I would also argue that burden to compensate companies for employees taking time off for personal or family matters (regardless of sex, reproductive plan or status) should be shouldered at the state or national level, and not at local level where there may be higher disparity in both burden and capacity. If both men and women are allotted mandated time to attend to family, and both men and women warrant access to funding for their employers, then companies would lose incentives to discriminate because presumably everyone would want their time off.

If the federal government compensated businesses, then startups and small businesses wouldn't be exempt from protection, nor unequally stressed relative to bigger businesses. As another commentator pointed out, the UK has a similar model.

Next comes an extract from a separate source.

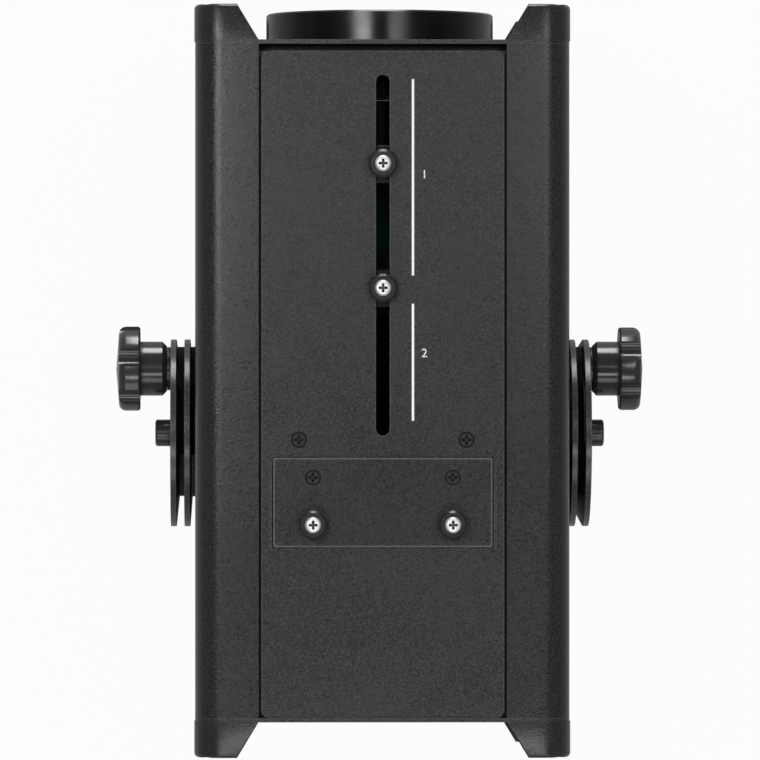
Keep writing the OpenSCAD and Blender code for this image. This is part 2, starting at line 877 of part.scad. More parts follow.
module gobo_bulkhead() color(aluminium) {
    difference() {
        union() {
            along_y(bulkhead_y, bulkhead_y + bulkhead_t) {
                block(2 * rib_x, bulkhead_h);
                block(neck_w, 2 * panel_under);
            }
            for (x = [-1, 1], z = [-1, 1])
                translate([x * panel_screw_x - tab_w / 2, bulkhead_y - tab_l,
                           axis_z + z * (panel_under - tab_t / 2) - tab_t / 2])
                    cube([tab_w, tab_l + bulkhead_t / 2, tab_t]);
            for (x = [-1, 1]) along_y(bulkhead_y, gobo_y + rim_l)
                block(rail_t, holder_low + rail_top, x * (rail_x + rail_t / 2), (rail_top - holder_low) / 2);
        }
        turned(bulkhead_y - cut) cylinder(r = bulkhead_hole, h = bulkhead_t + 2 * cut);
        for (x = [-1, 1]) {
            translate([x * rod_x, 0, 0])
                turned(bulkhead_y - cut) cylinder(r = rod_r, h = bulkhead_t + 2 * cut);
            for (z = [-1, 1])
                translate([x * panel_screw_x, panel_screw_y, axis_z + z * (panel_under - tab_t / 2) - tab_t])
                    cylinder(r = hole_r, h = 2 * tab_t);
        }
    }
}

module gobo_cover() color(satin_black) {
    difference() {
        along_z(cover_z, cover_z + cover_t)
            translate([0, (cover_front + cover_rear) / 2]) rounded(cover_w, cover_l, 0.8);
        both_sides() {
            translate([cover_screw_x, cover_screw_y, axis_z + cover_z + cover_t])
                countersunk_hole(cover_t + cut);
            along_z(cover_z - cut, cover_z + cover_t + cut)
                translate([cover_screw_x, cover_thumb_y]) circle(hole_r);
        }
    }
}

module gobo_holder() color(black) {
    tab_z = cover_z - holder_t;
    difference() {
        union() {
            along_y(holder_y, gobo_y) translate([-holder_w / 2, -holder_low])
                square([holder_w, holder_low + cover_z]);
            along_z(tab_z, cover_z) translate([-holder_w / 2, holder_y]) square([holder_w, holder_tab_l]);
            turned(gobo_y - fit) cylinder(r = gobo_r + rim_t, h = rim_l + fit);
        }
        turned(holder_y - cut)
            cylinder(r = picture_d / 2 + picture_margin, h = holder_t + rim_l + 2 * cut);
        turned(gobo_y) cylinder(r = gobo_r + fit, h = rim_l + cut);
        both_sides() translate([cover_screw_x, cover_screw_y, axis_z + cover_z + cover_t])
            countersunk_hole(cover_t + holder_t + cut);
    }
}

// Metal gobo with a ring of round openings about a central one
module gobo() color(silver) {
    hole = 3.2;
    turned(gobo_y) linear_extrude(gobo_t) difference() {
        circle(gobo_r);
        circle(hole);
        for (ring = [1, 2], i = [0:6 * ring - 1])
            rotate(i * 60 / ring) translate([ring * picture_d / 6, 0]) circle(hole);
    }
}

module gobo_ring() color(silver) {
    ring_r = gobo_r - wire_r;
    turned(gobo_y + gobo_t + wire_r) rotate(90 + wire_gap / 2)
        rotate_extrude(angle = 360 - wire_gap) translate([ring_r, 0]) circle(wire_r, $fn = 16);
}

module cover_screws() color(satin_black) both_sides()
    on_panel(cover_screw_y, cover_screw_x, cover_z + cover_t) countersunk(panel_screw_l);

module gobo_thumb_place(side) {
    on_panel(cover_thumb_y, side * cover_screw_x, cover_z + cover_t + face_gap) children();
}

module left_gobo_knob() color(black) gobo_thumb_place(1) thumb_knob();

module left_gobo_screw() color(silver) gobo_thumb_place(1) thumb_screw(cover_t + panel_t + nut_l);

module right_gobo_knob() color(black) gobo_thumb_place(-1) thumb_knob();

module right_gobo_screw() color(silver) gobo_thumb_place(-1) thumb_screw(cover_t + panel_t + nut_l);

// Light engine

module condenser_housing() color(black) {
    l = sink_y - condenser_y;
    difference() {
        union() {
            turned(condenser_y) cylinder(r = condenser_r, h = l);
            along_y(sink_y - condenser_flange_l, sink_y) block(condenser_flange_w, condenser_flange_w);
        }
        turned(condenser_y - cut) cylinder(r = condenser_lens_r - lens_shoulder, h = l + 2 * cut);
        turned(condenser_y + condenser_lip)
            cylinder(r = condenser_lens_r + fit, h = l - 2 * condenser_lip - led_pocket_l);
        along_y(sink_y - led_pocket_l, sink_y + cut) block(led_board_w + air, led_board_w + air);
    }
}

module condenser_lens_front() color(glass)
    turned(condenser_y + condenser_lip) plano_convex(condenser_lens_r, lens_shoulder, condenser_curve);

module condenser_lens_rear() color(glass)
    turned(sink_y - led_pocket_l - condenser_lip) mirror([0, 0, 1])
        plano_convex(condenser_lens_r, lens_shoulder, condenser_curve);

module led_module() color([0.85, 0.8, 0.35]) {
    along_y(sink_y - led_board_t, sink_y) block(led_board_w, led_board_w);
    turned(sink_y - led_board_t - emitter_t) cylinder(r = emitter_r, h = emitter_t + fit);
}

module heat_sink() color(aluminium) {
    fins = floor((rib_x - fin_t) / fin_pitch);
    along_y(sink_y, sink_y + sink_base_t) block(2 * rib_x, sink_h);
    for (i = [-fins:fins]) along_y(sink_y + sink_base_t / 2, sink_y + sink_base_t + fin_l)
        block(fin_t, sink_h, i * fin_pitch);
}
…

I don't understand this argument.

A man and a woman can decide that whats best for them is that he not take leave, but for the benefit other people he should take parental leave.

Even if he enjoys working, even if the mother has decided she wants to stay home, even if they need opportunity that work brings (such as the opportunity to get promotions). Even if there are a hundred reasons for a man to not want to take leave, even if taking leave is worse for him, his partner and child, he must take leave so that other people who he may never meet have an advantage.

Yes, encouraging a few weeks off work is good for the family, but forcing someone to take 7 months off of work is massively disruptive. Not even to speak of the disruption on small businesses, that may not be able to accommodate a person leaving for that period of time. If you run a business of 10 people, a single person is 10% of your workforce, and just due to the size you may not have staff to cover the missing expertise.

Forced long-term paternity leave is a system, that explicitly harms the outcomes of one group (working fathers) to provide benefits to others (working mothers, and non-working people in general).